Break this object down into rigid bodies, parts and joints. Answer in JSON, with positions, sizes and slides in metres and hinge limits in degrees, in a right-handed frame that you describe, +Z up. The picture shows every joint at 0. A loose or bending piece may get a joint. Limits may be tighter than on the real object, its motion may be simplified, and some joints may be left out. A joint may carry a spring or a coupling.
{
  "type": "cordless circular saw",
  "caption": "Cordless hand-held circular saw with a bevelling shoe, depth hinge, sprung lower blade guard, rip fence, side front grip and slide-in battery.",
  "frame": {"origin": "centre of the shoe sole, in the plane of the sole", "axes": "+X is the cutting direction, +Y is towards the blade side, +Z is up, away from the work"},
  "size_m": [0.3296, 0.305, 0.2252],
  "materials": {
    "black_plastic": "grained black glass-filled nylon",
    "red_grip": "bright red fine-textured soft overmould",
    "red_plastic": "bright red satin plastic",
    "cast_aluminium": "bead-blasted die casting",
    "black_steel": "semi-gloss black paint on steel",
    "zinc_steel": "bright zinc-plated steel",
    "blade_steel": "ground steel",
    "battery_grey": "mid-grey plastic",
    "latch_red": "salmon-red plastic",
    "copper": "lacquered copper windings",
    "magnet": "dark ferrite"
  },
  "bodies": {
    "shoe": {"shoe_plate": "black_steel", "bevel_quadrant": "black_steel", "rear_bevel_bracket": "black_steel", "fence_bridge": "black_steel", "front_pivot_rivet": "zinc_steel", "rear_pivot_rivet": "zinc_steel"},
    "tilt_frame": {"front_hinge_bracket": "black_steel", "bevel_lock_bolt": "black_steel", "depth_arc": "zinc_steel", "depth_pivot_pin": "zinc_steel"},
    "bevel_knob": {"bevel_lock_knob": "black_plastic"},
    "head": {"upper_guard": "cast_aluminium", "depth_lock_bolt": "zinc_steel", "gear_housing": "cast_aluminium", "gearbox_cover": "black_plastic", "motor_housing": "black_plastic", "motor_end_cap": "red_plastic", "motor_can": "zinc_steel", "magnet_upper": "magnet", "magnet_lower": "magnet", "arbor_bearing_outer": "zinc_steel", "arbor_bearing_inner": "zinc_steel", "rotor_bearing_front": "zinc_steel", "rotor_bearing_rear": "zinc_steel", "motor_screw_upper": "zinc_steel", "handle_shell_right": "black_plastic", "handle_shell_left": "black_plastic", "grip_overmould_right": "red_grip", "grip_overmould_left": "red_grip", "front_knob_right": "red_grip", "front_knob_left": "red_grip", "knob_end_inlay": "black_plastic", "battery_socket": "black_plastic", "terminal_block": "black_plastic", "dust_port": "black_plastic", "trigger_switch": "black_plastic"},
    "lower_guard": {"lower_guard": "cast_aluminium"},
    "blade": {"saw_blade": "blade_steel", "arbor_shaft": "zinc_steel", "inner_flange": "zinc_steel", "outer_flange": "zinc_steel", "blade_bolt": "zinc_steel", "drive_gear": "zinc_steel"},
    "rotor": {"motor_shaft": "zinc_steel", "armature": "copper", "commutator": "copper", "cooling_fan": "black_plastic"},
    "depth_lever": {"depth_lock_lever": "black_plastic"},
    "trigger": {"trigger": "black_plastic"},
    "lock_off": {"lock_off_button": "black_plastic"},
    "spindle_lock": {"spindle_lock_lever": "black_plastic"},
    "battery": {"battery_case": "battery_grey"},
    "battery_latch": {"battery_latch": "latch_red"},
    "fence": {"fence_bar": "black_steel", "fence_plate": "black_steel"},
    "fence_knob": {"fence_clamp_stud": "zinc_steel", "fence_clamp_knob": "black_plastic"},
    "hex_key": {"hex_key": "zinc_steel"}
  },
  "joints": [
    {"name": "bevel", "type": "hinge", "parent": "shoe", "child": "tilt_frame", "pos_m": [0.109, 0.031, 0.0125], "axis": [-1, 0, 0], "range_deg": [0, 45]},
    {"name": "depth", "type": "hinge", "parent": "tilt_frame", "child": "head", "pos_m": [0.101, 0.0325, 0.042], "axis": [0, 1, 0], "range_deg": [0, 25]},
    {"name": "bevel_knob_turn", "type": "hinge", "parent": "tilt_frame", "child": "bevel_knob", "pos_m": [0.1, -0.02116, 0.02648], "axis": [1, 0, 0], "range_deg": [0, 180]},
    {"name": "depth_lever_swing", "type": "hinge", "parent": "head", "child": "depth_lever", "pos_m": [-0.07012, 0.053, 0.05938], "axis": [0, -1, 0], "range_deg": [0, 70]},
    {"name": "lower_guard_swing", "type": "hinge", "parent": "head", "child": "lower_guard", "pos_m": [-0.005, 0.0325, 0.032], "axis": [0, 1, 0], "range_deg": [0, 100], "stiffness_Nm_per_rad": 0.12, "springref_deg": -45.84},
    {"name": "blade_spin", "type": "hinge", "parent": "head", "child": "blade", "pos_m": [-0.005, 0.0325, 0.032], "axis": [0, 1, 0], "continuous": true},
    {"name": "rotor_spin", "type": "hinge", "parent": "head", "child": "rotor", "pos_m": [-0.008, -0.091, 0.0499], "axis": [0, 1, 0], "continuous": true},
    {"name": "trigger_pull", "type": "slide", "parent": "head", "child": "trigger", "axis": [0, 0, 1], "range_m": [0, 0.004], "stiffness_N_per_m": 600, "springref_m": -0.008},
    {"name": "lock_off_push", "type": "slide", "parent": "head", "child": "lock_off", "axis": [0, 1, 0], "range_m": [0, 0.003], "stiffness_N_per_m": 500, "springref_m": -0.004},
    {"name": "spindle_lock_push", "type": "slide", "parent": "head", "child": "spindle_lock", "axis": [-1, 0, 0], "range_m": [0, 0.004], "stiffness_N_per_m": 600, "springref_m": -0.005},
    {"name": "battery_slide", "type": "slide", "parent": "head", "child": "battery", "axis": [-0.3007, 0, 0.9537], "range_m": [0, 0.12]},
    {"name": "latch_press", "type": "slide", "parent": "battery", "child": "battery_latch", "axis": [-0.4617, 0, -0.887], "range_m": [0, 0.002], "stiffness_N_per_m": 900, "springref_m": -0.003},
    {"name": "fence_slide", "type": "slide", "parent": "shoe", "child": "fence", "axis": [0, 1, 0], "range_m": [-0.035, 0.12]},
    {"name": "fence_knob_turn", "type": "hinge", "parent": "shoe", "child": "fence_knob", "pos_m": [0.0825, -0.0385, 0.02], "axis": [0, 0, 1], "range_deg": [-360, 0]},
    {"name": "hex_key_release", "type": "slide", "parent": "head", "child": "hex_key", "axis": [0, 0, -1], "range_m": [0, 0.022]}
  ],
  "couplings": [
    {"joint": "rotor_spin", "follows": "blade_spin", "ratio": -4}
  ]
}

_Work to complete_: Extract all the material, leaving every line as it is.

_Solution below_:
Break this object down into rigid bodies, parts and joints. Answer in JSON, with positions, sizes and slides in metres and hinge limits in degrees, in a right-handed frame that you describe, +Z up. The picture shows every joint at 0. A loose or bending piece may get a joint. Limits may be tighter than on the real object, its motion may be simplified, and some joints may be left out. A joint may carry a spring or a coupling.
{
  "type": "cordless circular saw",
  "caption": "Cordless hand-held circular saw with a bevelling shoe, depth hinge, sprung lower blade guard, rip fence, side front grip and slide-in battery.",
  "frame": {"origin": "centre of the shoe sole, in the plane of the sole", "axes": "+X is the cutting direction, +Y is towards the blade side, +Z is up, away from the work"},
  "size_m": [0.3296, 0.305, 0.2252],
  "materials": {
    "black_plastic": "grained black glass-filled nylon",
    "red_grip": "bright red fine-textured soft overmould",
    "red_plastic": "bright red satin plastic",
    "cast_aluminium": "bead-blasted die casting",
    "black_steel": "semi-gloss black paint on steel",
    "zinc_steel": "bright zinc-plated steel",
    "blade_steel": "ground steel",
    "battery_grey": "mid-grey plastic",
    "latch_red": "salmon-red plastic",
    "copper": "lacquered copper windings",
    "magnet": "dark ferrite"
  },
  "bodies": {
    "shoe": {"shoe_plate": "black_steel", "bevel_quadrant": "black_steel", "rear_bevel_bracket": "black_steel", "fence_bridge": "black_steel", "front_pivot_rivet": "zinc_steel", "rear_pivot_rivet": "zinc_steel"},
    "tilt_frame": {"front_hinge_bracket": "black_steel", "bevel_lock_bolt": "black_steel", "depth_arc": "zinc_steel", "depth_pivot_pin": "zinc_steel"},
    "bevel_knob": {"bevel_lock_knob": "black_plastic"},
    "head": {"upper_guard": "cast_aluminium", "depth_lock_bolt": "zinc_steel", "gear_housing": "cast_aluminium", "gearbox_cover": "black_plastic", "motor_housing": "black_plastic", "motor_end_cap": "red_plastic", "motor_can": "zinc_steel", "magnet_upper": "magnet", "magnet_lower": "magnet", "arbor_bearing_outer": "zinc_steel", "arbor_bearing_inner": "zinc_steel", "rotor_bearing_front": "zinc_steel", "rotor_bearing_rear": "zinc_steel", "motor_screw_upper": "zinc_steel", "handle_shell_right": "black_plastic", "handle_shell_left": "black_plastic", "grip_overmould_right": "red_grip", "grip_overmould_left": "red_grip", "front_knob_right": "red_grip", "front_knob_left": "red_grip", "knob_end_inlay": "black_plastic", "battery_socket": "black_plastic", "terminal_block": "black_plastic", "dust_port": "black_plastic", "trigger_switch": "black_plastic"},
    "lower_guard": {"lower_guard": "cast_aluminium"},
    "blade": {"saw_blade": "blade_steel", "arbor_shaft": "zinc_steel", "inner_flange": "zinc_steel", "outer_flange": "zinc_steel", "blade_bolt": "zinc_steel", "drive_gear": "zinc_steel"},
    "rotor": {"motor_shaft": "zinc_steel", "armature": "copper", "commutator": "copper", "cooling_fan": "black_plastic"},
    "depth_lever": {"depth_lock_lever": "black_plastic"},
    "trigger": {"trigger": "black_plastic"},
    "lock_off": {"lock_off_button": "black_plastic"},
    "spindle_lock": {"spindle_lock_lever": "black_plastic"},
    "battery": {"battery_case": "battery_grey"},
    "battery_latch": {"battery_latch": "latch_red"},
    "fence": {"fence_bar": "black_steel", "fence_plate": "black_steel"},
    "fence_knob": {"fence_clamp_stud": "zinc_steel", "fence_clamp_knob": "black_plastic"},
    "hex_key": {"hex_key": "zinc_steel"}
  },
  "joints": [
    {"name": "bevel", "type": "hinge", "parent": "shoe", "child": "tilt_frame", "pos_m": [0.109, 0.031, 0.0125], "axis": [-1, 0, 0], "range_deg": [0, 45]},
    {"name": "depth", "type": "hinge", "parent": "tilt_frame", "child": "head", "pos_m": [0.101, 0.0325, 0.042], "axis": [0, 1, 0], "range_deg": [0, 25]},
    {"name": "bevel_knob_turn", "type": "hinge", "parent": "tilt_frame", "child": "bevel_knob", "pos_m": [0.1, -0.02116, 0.02648], "axis": [1, 0, 0], "range_deg": [0, 180]},
    {"name": "depth_lever_swing", "type": "hinge", "parent": "head", "child": "depth_lever", "pos_m": [-0.07012, 0.053, 0.05938], "axis": [0, -1, 0], "range_deg": [0, 70]},
    {"name": "lower_guard_swing", "type": "hinge", "parent": "head", "child": "lower_guard", "pos_m": [-0.005, 0.0325, 0.032], "axis": [0, 1, 0], "range_deg": [0, 100], "stiffness_Nm_per_rad": 0.12, "springref_deg": -45.84},
    {"name": "blade_spin", "type": "hinge", "parent": "head", "child": "blade", "pos_m": [-0.005, 0.0325, 0.032], "axis": [0, 1, 0], "continuous": true},
    {"name": "rotor_spin", "type": "hinge", "parent": "head", "child": "rotor", "pos_m": [-0.008, -0.091, 0.0499], "axis": [0, 1, 0], "continuous": true},
    {"name": "trigger_pull", "type": "slide", "parent": "head", "child": "trigger", "axis": [0, 0, 1], "range_m": [0, 0.004], "stiffness_N_per_m": 600, "springref_m": -0.008},
    {"name": "lock_off_push", "type": "slide", "parent": "head", "child": "lock_off", "axis": [0, 1, 0], "range_m": [0, 0.003], "stiffness_N_per_m": 500, "springref_m": -0.004},
    {"name": "spindle_lock_push", "type": "slide", "parent": "head", "child": "spindle_lock", "axis": [-1, 0, 0], "range_m": [0, 0.004], "stiffness_N_per_m": 600, "springref_m": -0.005},
    {"name": "battery_slide", "type": "slide", "parent": "head", "child": "battery", "axis": [-0.3007, 0, 0.9537], "range_m": [0, 0.12]},
    {"name": "latch_press", "type": "slide", "parent": "battery", "child": "battery_latch", "axis": [-0.4617, 0, -0.887], "range_m": [0, 0.002], "stiffness_N_per_m": 900, "springref_m": -0.003},
    {"name": "fence_slide", "type": "slide", "parent": "shoe", "child": "fence", "axis": [0, 1, 0], "range_m": [-0.035, 0.12]},
    {"name": "fence_knob_turn", "type": "hinge", "parent": "shoe", "child": "fence_knob", "pos_m": [0.0825, -0.0385, 0.02], "axis": [0, 0, 1], "range_deg": [-360, 0]},
    {"name": "hex_key_release", "type": "slide", "parent": "head", "child": "hex_key", "axis": [0, 0, -1], "range_m": [0, 0.022]}
  ],
  "couplings": [
    {"joint": "rotor_spin", "follows": "blade_spin", "ratio": -4}
  ]
}